— begin —
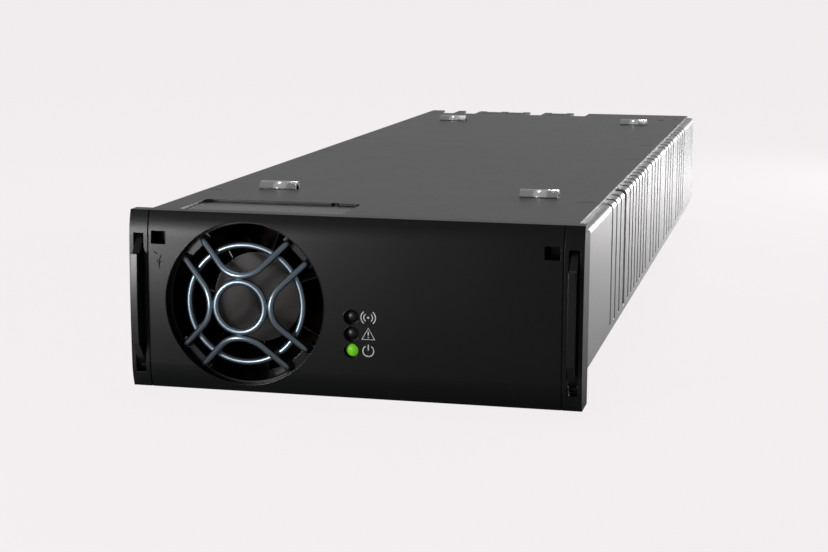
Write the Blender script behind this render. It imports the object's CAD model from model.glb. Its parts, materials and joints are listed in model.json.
# %% [markdown]
# A plug-in converter for a telecom rack: a long sheet-metal case with a black
# moulded front. The metal and plastic solids come ready-made from the CAD
# model. This lesson gives them their finishes, adds the small printed and
# pressed details that CAD leaves out, and sets up light and camera.

# %% Load the fixed frame
import bpy
import json
import math
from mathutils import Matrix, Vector


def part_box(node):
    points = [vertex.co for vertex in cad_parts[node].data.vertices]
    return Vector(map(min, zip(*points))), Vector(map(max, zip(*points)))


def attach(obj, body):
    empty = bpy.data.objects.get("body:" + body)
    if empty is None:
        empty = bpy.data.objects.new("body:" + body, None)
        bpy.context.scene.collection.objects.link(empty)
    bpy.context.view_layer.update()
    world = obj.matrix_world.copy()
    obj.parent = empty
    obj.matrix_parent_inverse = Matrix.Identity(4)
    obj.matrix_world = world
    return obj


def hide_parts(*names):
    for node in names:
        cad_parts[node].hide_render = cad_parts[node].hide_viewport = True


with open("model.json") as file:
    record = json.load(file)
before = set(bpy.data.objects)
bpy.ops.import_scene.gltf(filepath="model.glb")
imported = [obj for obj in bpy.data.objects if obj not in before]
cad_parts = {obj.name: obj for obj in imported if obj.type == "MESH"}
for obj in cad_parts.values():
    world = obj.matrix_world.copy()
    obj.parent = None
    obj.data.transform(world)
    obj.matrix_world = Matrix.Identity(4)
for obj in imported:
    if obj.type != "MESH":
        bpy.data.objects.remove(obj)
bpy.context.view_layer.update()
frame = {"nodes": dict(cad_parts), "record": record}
MM = 0.001

# %% [markdown]
# Finishes are built as node trees. Typing maths as nodes is slow to read, so
# one small class wraps a socket and turns + - * / into Math nodes. The other
# class owns a material and has a single method that adds any kind of node:
# its settings are made first, then its inputs are filled or linked.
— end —
- [WORK TO COMPLETE]:
Set down the material above again, word for word.

- [RESPONSE TO THIS TASK]:
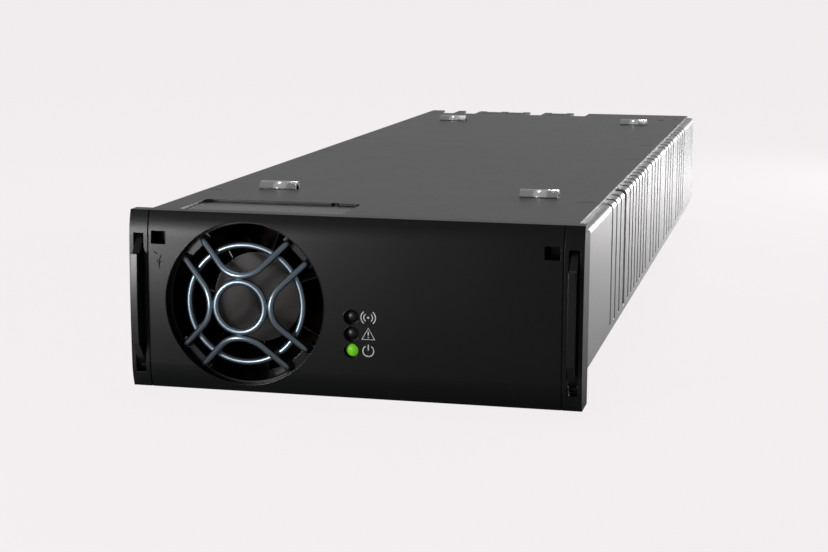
Write the Blender script behind this render. It imports the object's CAD model from model.glb. Its parts, materials and joints are listed in model.json.
# %% [markdown]
# A plug-in converter for a telecom rack: a long sheet-metal case with a black
# moulded front. The metal and plastic solids come ready-made from the CAD
# model. This lesson gives them their finishes, adds the small printed and
# pressed details that CAD leaves out, and sets up light and camera.

# %% Load the fixed frame
import bpy
import json
import math
from mathutils import Matrix, Vector


def part_box(node):
    points = [vertex.co for vertex in cad_parts[node].data.vertices]
    return Vector(map(min, zip(*points))), Vector(map(max, zip(*points)))


def attach(obj, body):
    empty = bpy.data.objects.get("body:" + body)
    if empty is None:
        empty = bpy.data.objects.new("body:" + body, None)
        bpy.context.scene.collection.objects.link(empty)
    bpy.context.view_layer.update()
    world = obj.matrix_world.copy()
    obj.parent = empty
    obj.matrix_parent_inverse = Matrix.Identity(4)
    obj.matrix_world = world
    return obj


def hide_parts(*names):
    for node in names:
        cad_parts[node].hide_render = cad_parts[node].hide_viewport = True


with open("model.json") as file:
    record = json.load(file)
before = set(bpy.data.objects)
bpy.ops.import_scene.gltf(filepath="model.glb")
imported = [obj for obj in bpy.data.objects if obj not in before]
cad_parts = {obj.name: obj for obj in imported if obj.type == "MESH"}
for obj in cad_parts.values():
    world = obj.matrix_world.copy()
    obj.parent = None
    obj.data.transform(world)
    obj.matrix_world = Matrix.Identity(4)
for obj in imported:
    if obj.type != "MESH":
        bpy.data.objects.remove(obj)
bpy.context.view_layer.update()
frame = {"nodes": dict(cad_parts), "record": record}
MM = 0.001

# %% [markdown]
# Finishes are built as node trees. Typing maths as nodes is slow to read, so
# one small class wraps a socket and turns + - * / into Math nodes. The other
# class owns a material and has a single method that adds any kind of node:
# its settings are made first, then its inputs are filled or linked.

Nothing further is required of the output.